Le roman se déroule sur une semaine, à l'automne 1972. Bobby Carter, avocat à l'honnnêteté douteuse, éminence grise du chef de gang glaswégien Cam Colvin - qu'on retrouvera ultérieurement dans l'œuvre de McIlvanney - vient de passer l'arme à gauche. Et ce n'est pas une crise cardiaque : on l'a retrouvé étalé dans une flaque d'eau, poignardé dans une ruelle mal fâmée. Cette mort va faire du bruit, car Bobby Carter, comme on dit, avait des dossiers... Laidlaw et son partenaire Lilley prennent en charge l'affaire, mais leur supérieur Ernie Milligan va leur mettre des bâtons dans les roues, et bien plus encore.

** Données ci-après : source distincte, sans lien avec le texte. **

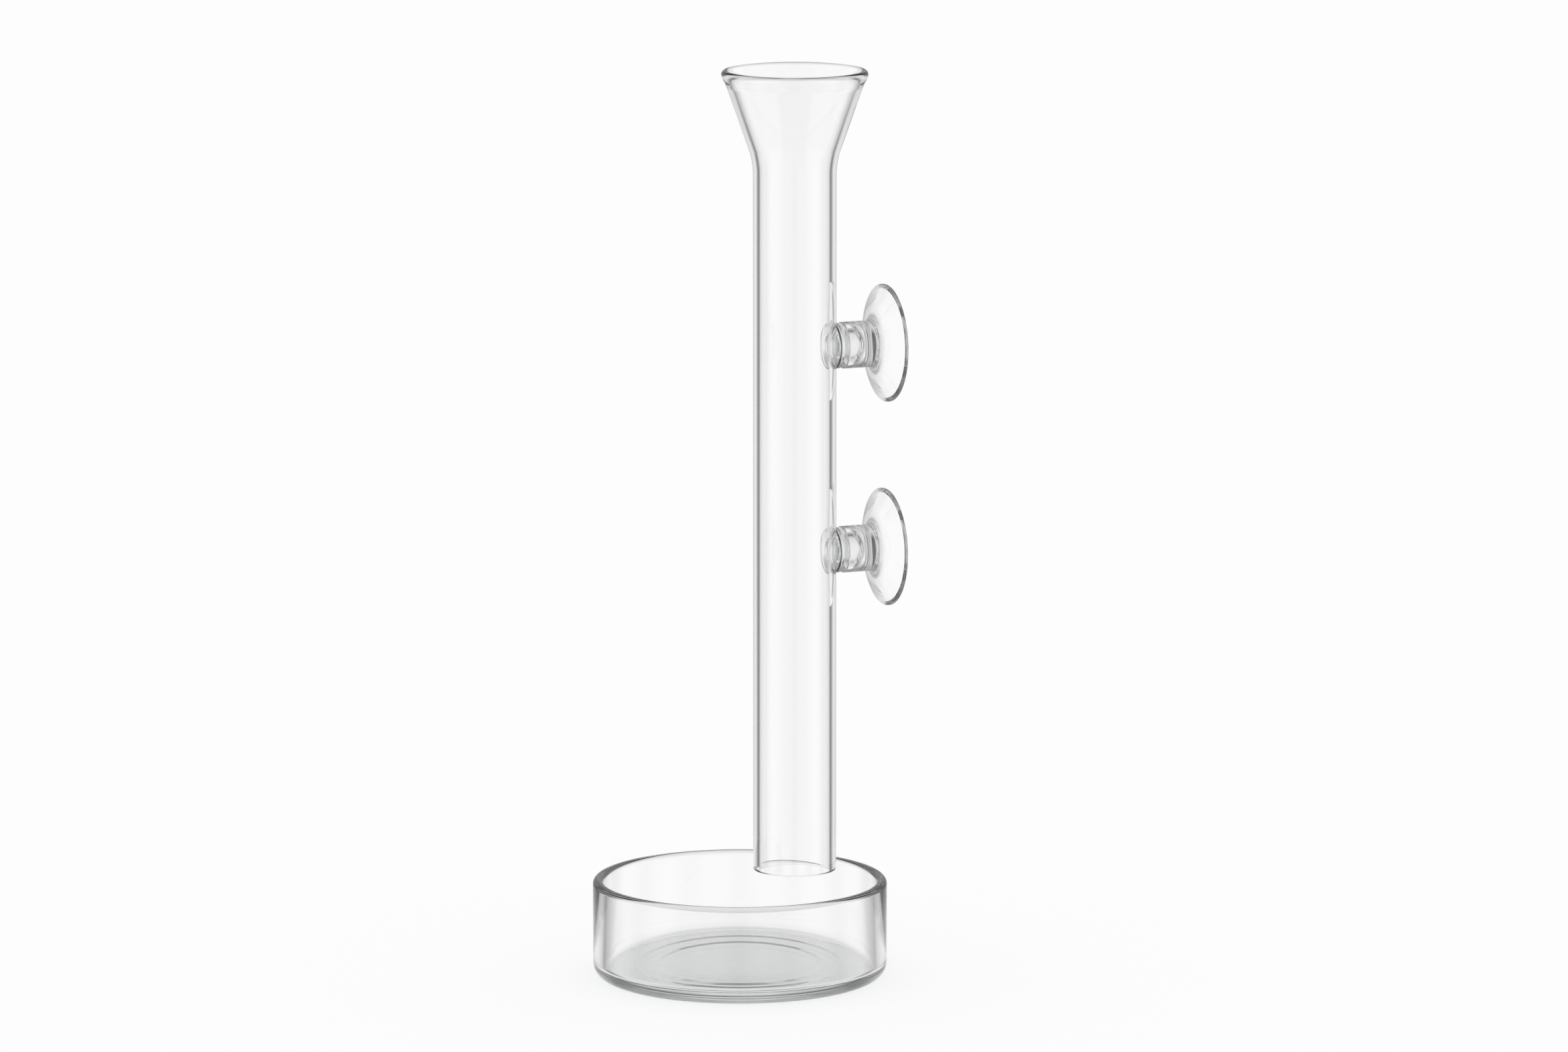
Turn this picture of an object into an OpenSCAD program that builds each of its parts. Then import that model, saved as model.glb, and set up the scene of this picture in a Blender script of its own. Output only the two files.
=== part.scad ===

À croire qu'il n'a pas envie que la vérité jaillisse dans cette affaire-là. D'ailleurs, qui peut faire confiance à un homme qui porte de l'Old Spice? Laidlaw, fidèle à lui-même, préfère prendre le bus plutôt que la voiture : "Ça me permet d'observer la ville sous un autre angle", dit-il.
En haut, Ian Rankin et William McIlvanney à Harrogate. En bas, William McIlvanney à Penmarc'h, au Goéland masqué en 2015 |
Laidlaw a sur son bureau des livres de Kierkegaard, Unamuno et Camus. Peu commun pour un flic, c'est d'ailleurs ce que lui fait discrètement remarquer Lilley, qui n'a de cesse d'essayer de ramener son partenaire aux dures réalités de la ville: le duo fonctionne parfaitement, les échanges se font en forme de parties de ping pong, pour le plus grand plaisir du lecteur. Laidlaw, poète et philosophe ? Les lecteurs qui ont lu les autres romans de McIlvanney ne seront pas surpris, car le style du grand William est riche en digressions, en réflexions philosophico-poétiques justement. C'est une des raisons qui font qu'il est ce qu'il est, un héros unique en son genre, à la fois attachant et déconcertant. On remarquera que Rien que le noir reste très sobre à cet égard, malgré quelques envolées particulièrement réussies. Ian Rankin, en travaillant sur le texte, a eu l'élégance de s'abstenir de toute imitation servile du maître, il n'a pas oublié son propre sens des dialogues qui claquent et de l'intrigue bien ficelée, et le lecteur se retrouve donc avec le meilleur des deux auteurs. L'ambiance du début des années 70 est parfaitement rendue, et Ian Rankin a aussi su résister à la tentation d'introduire dans les romans les références musicales qu'il affectionne tant. Pour marquer le temps, il préfèrera utiliser les marques de voiture, par exemple - Austin Maxi, Jaguar XJ6 - et cela fonctionne très bien, tout comme les passages qui se déroulent au Glasgow Press Club, où des journalistes en surpoids boivent du whisky en fumant moultes cigarettes et les allusions à l'actualité de l'époque.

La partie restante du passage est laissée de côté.